Duplessis, 24, could not resist the lure of the only hometown he had ever known. He would rap about it later, in recording sessions captured on a demo CD:
"Stressing on the phone with FEMA for hours
"While Nagin on TV, talking 'bout he need manpower
"I gotta head back to the N.O.;

"A-T-L too slow..."

He had partners in Dallas, he boasted, who could get him Ecstasy at wholesale prices. His shout-outs were to his old New Orleans haunts; his line of work was never in question:
"I'm a Einstein when it come to movin' that coke..." So home he went, about two months after the storm,to his old turf, and his old career.


On the one hand left to beg FEMA for shelter, when his old career..".. drugs paid his rent. They paid for expensive sneakers, a fancy GMC Yukon Denali truck, and for the upbringing of the daughter he had fathered with an estranged girlfriend."

See if this fool was such an "Einstein" he woulda had money aside for just such an emergency given that he lives way below sea level. But "Einstein" was only bright about what was in front of his face, and not even that bright, so it never occurred to him to save. Besides saving and living by some kind of rules for long life is, as he put it, "too slow."

But what of this demo CD? Well I suppose he will fancy himself a self styled "CNN" of the 'hood right?. Here he is:

In one verse, he compares himself to Jesus, predicting his return "on the seventh day" with a big haul of cocaine that will keep his people nourished "with water and bread."


Ahh yes, Crack vs. actual food. Oh, no, that's right, he sells crack to people to strung out and addicted to care about food, so he can make sure he has food on his table. Yes the logic is stunning isn't it. Though perhaps if I said this too him he'd get mad and try to kill me since he has a habit of not taking criticism:

Soon he started picking up drywall gigs for money, and for a while, he thought about going into business for himself. He even had a batch of business cards printed up.
But one day on the job, his boss, angered with his poor handiwork, tore up a wall Duplessis had just completed. Duplessis bristled at the insult, abruptly quit, and returned to the streets.



See that's the problem with these Negroes. Would rather do something illegal, get punked by the police, and risk death than take some criticism (which would have resulted in him being a better dry wall installer, resulting in more paying gigs) and step up his business game. Note to the too stupid: Difficult people come with legit work. You learn to either dish it back or suck it up, especially if YOU did a poor job. But apparently that is to hard for some people.

Now don't get me wrong. There is blame to be assigned to persons other than Mr. Duplessis:


Duplessis' mother sent him to a Catholic grade school until her drug habit ate into her finances. So he started sixth grade in a public school system that was considered among the nation's worst. Two years later, he dropped out.

Soon he was dealing in the streets. Finister thinks something snapped in her son when his grandfather, his only real father figure, died in 1994. Duplessis, in his songs, described a different kind of epiphany, one sparked by the sight of a friend from the 'hood who had acquired a slick new car.

It was "a whip [that] looked like a space shuttle," Duplessis rapped. "I knew right then my whole focus in life was to hustle."


It is simply unnacceptable that a country as rich as the US, does not spend enough money on it's public educational system.
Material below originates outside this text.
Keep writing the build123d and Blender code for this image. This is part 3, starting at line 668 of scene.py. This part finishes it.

That failure is a large part of why Mr. Duplessis made the dumb decisions he made. It was very clear to him, especially having gone from a Catholic school, that the government could have cared less about his educational well being.
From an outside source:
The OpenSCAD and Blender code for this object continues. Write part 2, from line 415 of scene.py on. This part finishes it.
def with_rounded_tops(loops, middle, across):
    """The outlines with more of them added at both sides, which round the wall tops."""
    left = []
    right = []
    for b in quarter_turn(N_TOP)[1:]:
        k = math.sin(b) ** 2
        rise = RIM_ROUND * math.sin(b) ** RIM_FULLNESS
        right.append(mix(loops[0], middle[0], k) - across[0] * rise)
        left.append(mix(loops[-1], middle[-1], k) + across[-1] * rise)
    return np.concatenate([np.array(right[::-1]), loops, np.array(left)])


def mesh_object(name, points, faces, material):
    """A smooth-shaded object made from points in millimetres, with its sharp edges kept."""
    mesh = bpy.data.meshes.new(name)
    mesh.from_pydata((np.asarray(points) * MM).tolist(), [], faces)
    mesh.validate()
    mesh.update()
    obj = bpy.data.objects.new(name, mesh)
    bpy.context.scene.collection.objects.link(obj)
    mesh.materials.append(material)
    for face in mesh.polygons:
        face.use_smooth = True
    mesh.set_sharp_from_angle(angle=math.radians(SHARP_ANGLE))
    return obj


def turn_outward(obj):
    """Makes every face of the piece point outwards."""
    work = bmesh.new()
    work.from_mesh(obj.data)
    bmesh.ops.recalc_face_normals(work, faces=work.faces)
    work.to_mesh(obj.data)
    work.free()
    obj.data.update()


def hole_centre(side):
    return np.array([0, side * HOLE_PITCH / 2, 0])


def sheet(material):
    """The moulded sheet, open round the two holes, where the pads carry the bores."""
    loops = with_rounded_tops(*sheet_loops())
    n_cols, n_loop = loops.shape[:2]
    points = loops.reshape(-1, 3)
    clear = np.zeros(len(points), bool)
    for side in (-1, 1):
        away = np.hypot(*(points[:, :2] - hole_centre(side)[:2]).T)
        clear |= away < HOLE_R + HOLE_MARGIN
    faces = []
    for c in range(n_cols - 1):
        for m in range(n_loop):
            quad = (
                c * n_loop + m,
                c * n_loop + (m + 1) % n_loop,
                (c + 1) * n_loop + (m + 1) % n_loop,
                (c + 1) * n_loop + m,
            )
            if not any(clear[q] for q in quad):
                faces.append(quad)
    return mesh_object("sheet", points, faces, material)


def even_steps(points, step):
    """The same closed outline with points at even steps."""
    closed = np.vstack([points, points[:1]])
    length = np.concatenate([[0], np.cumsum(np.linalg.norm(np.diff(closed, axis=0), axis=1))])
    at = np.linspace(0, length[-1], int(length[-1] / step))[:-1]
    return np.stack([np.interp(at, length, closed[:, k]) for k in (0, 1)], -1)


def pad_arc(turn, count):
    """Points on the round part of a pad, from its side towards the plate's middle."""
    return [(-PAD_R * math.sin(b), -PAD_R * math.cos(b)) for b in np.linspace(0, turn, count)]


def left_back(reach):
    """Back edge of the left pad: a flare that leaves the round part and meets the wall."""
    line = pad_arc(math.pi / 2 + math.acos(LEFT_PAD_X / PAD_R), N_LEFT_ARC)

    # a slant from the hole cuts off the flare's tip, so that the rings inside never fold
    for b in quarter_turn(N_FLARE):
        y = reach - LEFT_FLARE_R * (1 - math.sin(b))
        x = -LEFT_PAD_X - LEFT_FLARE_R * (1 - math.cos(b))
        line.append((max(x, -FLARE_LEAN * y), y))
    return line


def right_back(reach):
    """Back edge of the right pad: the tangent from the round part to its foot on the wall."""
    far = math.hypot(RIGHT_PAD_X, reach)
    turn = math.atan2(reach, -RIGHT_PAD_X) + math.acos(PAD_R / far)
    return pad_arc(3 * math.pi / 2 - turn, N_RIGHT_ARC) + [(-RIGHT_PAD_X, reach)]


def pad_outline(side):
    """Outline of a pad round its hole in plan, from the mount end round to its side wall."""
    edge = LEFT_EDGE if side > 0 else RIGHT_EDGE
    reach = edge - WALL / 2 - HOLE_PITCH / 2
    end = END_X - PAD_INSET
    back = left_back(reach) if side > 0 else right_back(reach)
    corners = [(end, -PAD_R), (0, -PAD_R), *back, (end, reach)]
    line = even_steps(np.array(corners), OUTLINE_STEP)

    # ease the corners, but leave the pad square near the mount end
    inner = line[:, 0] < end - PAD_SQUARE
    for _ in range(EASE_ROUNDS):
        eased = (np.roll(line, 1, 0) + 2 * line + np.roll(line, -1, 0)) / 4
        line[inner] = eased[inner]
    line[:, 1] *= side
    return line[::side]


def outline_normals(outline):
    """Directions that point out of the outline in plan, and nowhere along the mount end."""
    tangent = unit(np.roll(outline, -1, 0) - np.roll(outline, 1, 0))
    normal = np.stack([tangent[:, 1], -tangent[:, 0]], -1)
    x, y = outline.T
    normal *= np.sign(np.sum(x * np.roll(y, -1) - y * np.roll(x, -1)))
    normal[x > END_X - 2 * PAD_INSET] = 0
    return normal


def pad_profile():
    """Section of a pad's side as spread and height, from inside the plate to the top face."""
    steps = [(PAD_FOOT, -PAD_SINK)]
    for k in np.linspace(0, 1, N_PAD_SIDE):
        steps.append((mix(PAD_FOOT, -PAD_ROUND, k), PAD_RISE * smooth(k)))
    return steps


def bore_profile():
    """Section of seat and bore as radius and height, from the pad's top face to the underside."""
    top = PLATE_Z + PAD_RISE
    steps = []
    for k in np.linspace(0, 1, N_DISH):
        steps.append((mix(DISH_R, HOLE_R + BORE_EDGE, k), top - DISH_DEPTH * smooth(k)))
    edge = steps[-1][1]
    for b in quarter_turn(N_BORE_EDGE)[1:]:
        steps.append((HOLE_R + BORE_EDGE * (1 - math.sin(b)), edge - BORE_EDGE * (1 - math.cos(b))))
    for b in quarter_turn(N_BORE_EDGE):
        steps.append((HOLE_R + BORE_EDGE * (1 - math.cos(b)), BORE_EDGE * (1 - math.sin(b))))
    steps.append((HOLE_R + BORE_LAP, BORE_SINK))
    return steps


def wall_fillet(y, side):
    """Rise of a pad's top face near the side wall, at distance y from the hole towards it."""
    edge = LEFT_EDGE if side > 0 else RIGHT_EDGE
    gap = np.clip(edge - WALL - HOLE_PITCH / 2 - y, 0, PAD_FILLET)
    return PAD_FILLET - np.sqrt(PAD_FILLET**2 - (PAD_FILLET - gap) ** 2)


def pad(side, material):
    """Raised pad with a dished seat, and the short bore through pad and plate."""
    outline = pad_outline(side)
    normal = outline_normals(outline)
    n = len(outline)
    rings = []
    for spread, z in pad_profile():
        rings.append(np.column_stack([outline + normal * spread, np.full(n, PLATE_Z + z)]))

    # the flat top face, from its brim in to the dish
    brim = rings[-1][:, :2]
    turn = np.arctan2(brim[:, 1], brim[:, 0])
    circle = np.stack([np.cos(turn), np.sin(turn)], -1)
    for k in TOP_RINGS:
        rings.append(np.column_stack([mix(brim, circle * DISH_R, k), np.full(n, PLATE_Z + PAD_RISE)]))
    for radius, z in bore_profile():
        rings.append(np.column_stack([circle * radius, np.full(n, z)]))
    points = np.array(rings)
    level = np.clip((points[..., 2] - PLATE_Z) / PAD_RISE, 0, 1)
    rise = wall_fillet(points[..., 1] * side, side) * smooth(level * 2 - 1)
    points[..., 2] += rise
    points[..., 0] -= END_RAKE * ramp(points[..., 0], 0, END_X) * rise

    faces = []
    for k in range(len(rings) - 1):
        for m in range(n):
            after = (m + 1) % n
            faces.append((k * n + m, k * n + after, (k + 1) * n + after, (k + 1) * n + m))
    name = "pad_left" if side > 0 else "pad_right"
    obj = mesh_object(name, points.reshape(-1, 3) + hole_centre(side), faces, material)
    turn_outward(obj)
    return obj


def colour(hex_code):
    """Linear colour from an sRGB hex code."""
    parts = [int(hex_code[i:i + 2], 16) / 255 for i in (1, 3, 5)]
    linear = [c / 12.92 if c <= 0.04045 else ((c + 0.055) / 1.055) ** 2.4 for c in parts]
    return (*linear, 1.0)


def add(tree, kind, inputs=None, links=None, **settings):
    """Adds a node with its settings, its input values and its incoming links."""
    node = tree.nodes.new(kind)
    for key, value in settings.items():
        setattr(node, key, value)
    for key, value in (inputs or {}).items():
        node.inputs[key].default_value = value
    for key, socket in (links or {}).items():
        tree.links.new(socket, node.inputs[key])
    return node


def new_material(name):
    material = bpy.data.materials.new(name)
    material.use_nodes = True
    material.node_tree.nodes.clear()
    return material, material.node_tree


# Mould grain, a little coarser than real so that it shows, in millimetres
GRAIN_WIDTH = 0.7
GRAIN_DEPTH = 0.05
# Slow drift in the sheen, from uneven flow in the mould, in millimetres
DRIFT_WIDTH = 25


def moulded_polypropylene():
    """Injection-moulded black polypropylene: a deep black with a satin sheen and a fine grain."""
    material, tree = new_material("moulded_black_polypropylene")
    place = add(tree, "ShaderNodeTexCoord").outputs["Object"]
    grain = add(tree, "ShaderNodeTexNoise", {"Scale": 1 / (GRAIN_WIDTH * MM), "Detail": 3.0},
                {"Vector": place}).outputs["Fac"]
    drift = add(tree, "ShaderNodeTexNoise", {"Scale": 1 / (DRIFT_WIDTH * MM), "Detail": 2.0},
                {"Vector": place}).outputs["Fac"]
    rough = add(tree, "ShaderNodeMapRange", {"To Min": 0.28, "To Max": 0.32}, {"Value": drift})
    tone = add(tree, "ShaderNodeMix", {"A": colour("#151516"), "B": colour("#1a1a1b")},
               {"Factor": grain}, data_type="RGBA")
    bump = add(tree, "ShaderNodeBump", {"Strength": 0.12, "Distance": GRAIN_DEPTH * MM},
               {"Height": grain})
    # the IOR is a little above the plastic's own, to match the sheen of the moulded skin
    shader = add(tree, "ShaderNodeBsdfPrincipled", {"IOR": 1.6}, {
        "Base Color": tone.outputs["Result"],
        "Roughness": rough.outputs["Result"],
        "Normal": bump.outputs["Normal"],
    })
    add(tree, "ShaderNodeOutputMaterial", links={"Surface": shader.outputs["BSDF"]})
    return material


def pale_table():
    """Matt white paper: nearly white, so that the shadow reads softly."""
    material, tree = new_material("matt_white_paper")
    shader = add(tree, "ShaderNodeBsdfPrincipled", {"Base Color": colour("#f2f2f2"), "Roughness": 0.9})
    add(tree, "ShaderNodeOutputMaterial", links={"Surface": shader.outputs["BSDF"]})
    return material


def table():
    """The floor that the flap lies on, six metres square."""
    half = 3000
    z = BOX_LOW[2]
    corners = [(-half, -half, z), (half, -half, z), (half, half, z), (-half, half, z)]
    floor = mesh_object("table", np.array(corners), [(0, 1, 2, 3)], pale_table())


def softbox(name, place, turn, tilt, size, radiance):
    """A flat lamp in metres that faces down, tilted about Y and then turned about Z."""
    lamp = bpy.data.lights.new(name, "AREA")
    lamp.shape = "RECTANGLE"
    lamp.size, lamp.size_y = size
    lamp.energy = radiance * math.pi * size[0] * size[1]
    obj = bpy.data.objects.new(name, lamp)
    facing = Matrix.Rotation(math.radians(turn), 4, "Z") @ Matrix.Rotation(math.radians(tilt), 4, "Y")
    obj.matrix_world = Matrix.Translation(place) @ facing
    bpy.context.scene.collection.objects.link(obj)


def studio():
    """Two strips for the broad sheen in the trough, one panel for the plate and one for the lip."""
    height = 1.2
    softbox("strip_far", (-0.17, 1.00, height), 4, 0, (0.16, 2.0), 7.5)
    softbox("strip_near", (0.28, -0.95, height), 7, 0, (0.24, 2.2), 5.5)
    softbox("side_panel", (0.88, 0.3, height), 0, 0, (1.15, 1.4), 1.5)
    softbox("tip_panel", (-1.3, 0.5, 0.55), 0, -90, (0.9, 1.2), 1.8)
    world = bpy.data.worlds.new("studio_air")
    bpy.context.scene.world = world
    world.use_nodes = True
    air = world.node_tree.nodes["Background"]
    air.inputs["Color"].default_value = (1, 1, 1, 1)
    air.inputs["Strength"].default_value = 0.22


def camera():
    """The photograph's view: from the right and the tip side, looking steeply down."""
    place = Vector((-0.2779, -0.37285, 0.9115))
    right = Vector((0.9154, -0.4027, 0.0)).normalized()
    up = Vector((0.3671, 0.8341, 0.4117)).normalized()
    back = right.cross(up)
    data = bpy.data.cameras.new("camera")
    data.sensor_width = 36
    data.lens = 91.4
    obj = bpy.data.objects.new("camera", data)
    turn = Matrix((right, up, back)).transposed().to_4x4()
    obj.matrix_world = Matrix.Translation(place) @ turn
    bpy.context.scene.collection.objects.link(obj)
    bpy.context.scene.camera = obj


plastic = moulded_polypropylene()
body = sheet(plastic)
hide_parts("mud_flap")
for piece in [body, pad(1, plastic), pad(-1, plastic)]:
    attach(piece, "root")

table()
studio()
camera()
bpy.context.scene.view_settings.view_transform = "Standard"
The second issue of note is that Duplessis was also a victim of his parents bad decisions. I have seen this too many times. There are too many parents simply do not understand that their most important job is to socialize their children. This means you can't be smoking crack and all that junk. You are there to instill values and teach your kids the importance of impulse control. It upsets me to see the fall out when children become victims of their parents bad (and I'm being clean here) choices.

However; that aside, there comes a point where people need to decide that a change needs to be made. I cannot understand, and perhaps a reader will help me with this, why after the devastation in New Orleans and the incredible need for community rebuilding these young men feel the need to kill each other at a rate that seems to be headed higher than before. I know there are some shady back room dealing going on, but DAMN. robbing people who are living in FEMA trailers? It's bad enough they have to deal with the toxic fumes emanating from the things, but to be getting robbed at gunpoint too? Just how low are these folks going to go?